Two-dimensional meshless modelling and TE-mode inversion of magnetotelluric data

Abstract

SUMMARY We present a new 2-D forward modelling and inversion scheme to interpret magnetotelluric/radio-magnetotelluric data by utilizing a novel meshless forward operator. We use this discretization technique within an inverse scheme to recover conductivity structures from given magnetotelluric data. To approximate solutions of the partial differential equations that describe the magnetotelluric experiment, we discretize the subsurface only in terms of nodes. These node sets, which are simple to generate, are used to derive the differential operators’ approximations in a generalized meshless framework. First, we study and compare forward modelling calculations to an analytical and known solution from the literature. Several example calculations are given, which validate the proposed meshless forward operator.
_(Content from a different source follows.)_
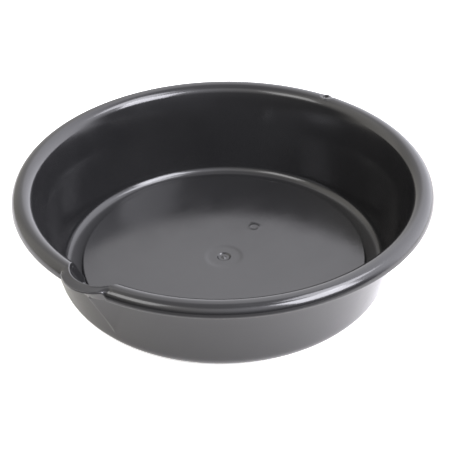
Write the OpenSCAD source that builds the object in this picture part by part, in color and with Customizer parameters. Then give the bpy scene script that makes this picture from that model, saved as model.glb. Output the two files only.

We then formulate our inverse scheme for TE-mode data, which uses only subsets of the nodal subsurface parametrization to generate conductivity structures from this given data. The inverse scheme consists of a Gauss–Newton algorithm combined with the generalized meshless framework. To validate the algorithm, we present inversion results from synthetic and field data. We compare our results to conductivity models calculated by established, well-known inversion schemes and literature results. We report that our algorithm can accurately model magnetotelluric responses and recover meaningful conductivity models, explaining given magnetotelluric data.